Along with the longstanding tradition of merchanting enterprises in Nizhnii Novgorod, the 19th century witnessed a drastic rise in industrial production. This was catalyzing in part by the exploitation of serf labor in manufacturing, causing an earlier onset of factory industrialization than in much of Russia, especially in the heavy industries such as shipbuilding (Britannica). One of the largest factories, originally called the Nizhny Novgorod Machine Factory (now referred to as Sormovo) began its construction of metal steamers in 1851, and continued to be a powerhouse of war and domestic production.
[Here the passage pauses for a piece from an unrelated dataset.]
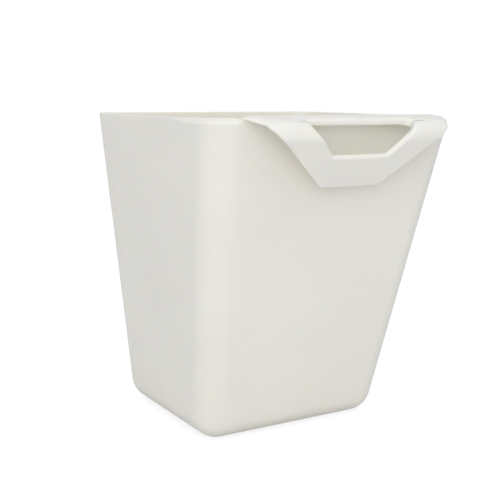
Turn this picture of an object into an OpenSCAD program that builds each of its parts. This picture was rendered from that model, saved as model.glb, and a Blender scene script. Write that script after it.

The Sormovo plant by the turn of the 20th century employed 11,000 workers, and hosted over 30,000 people in this district of Nizhnii Novgorod including the families of workers, making the factory one of Russia’s largest, on a comparable “scale of the Putilov works in St. Petersburg” (Evtuhov 72).
 
            Becoming a Center of Soviet Industrial Production:
 
During the 1930s, Nizhnii Novgorod was renamed Gorky in honor of a famous writer born in the city. During the same time period, the city also became known for producing the majority of the vehicles in the Soviet Union at the Gorky Automobile Plant, where cars, trucks, and tanks were assembled or produced en masse, earning Nizhnii Novgorod the moniker “Communist ‘Detroit,’” a “Detroit but without Ford,” as one soviet newspaper reported. The original plans called for a 50,000 person industrial town, which ultimately grew to twice that number over time.
Bors Agapov, a special correspondent on the constructing of the auto factory, documented the labor shortage, poor craftsmanship and construction, and ignorant management which made the city a microcosm of the 1920s and 1930s Soviet Russia and the manic march toward industrialization – “the tempo, the chaos, the shortages, and the dreams of a more orderly ‘planned in rows’ sort of existence” (Siegelbaum 46).  Agapov criticized the “men in ties, the most powerful people in Nizhni Novgorod” for their inability to identify the problems or act to rectify the situation. But their managerial weaknesses were not for want of a grand vision, which could be “glimpsed in the blueprints” of the auto plant: “I see one hundred and dorty thousand machines … four in a row … coming from the assembly shop, the biggest shop in Europe, one and a hald kilometers long… warehouses and garages planned in rows, collecting and reflecting the suns rays in their glass walls.”
            By the time the plant was up and running and early delays and supply chain disorganization had been rectified which saw only six vehicles constructed in Feburary 1931, the Nizhnii Novgorod Auto Plant was “a Soviet giant.” Production capacity by 1948 was steaming along at 140,00 trucks and cars per year, six times larger than the next largest plant in the Soviet Union, manufacturing the majority of the 211,000 vehicles produced in 1938 in the Soviet Union. Even by the end of the second World War, the Nizhnii Novgorod auto plant produced 100,000 of the 245,000 vehicles produced by the Soviet Union. By the time the rubble of World War II had cleared, the great auto district in Nizhny Novgorod was home to 130,000 workers and their families (Sigelbaum 86).

The Legacy of the “Largest Fair in Russia”:
Today, the grand building of the yarmarka, the center of the Nizhnii Novgorod fair, is the only building that stands left, still hosting Russian trade exhibitions and shows. In 2018, the building will host multiple forums highlighting and discussing new trends in architecture and construction, a far cry from its previous existence as the heart pumping goods through the arteries of the Russian Empire.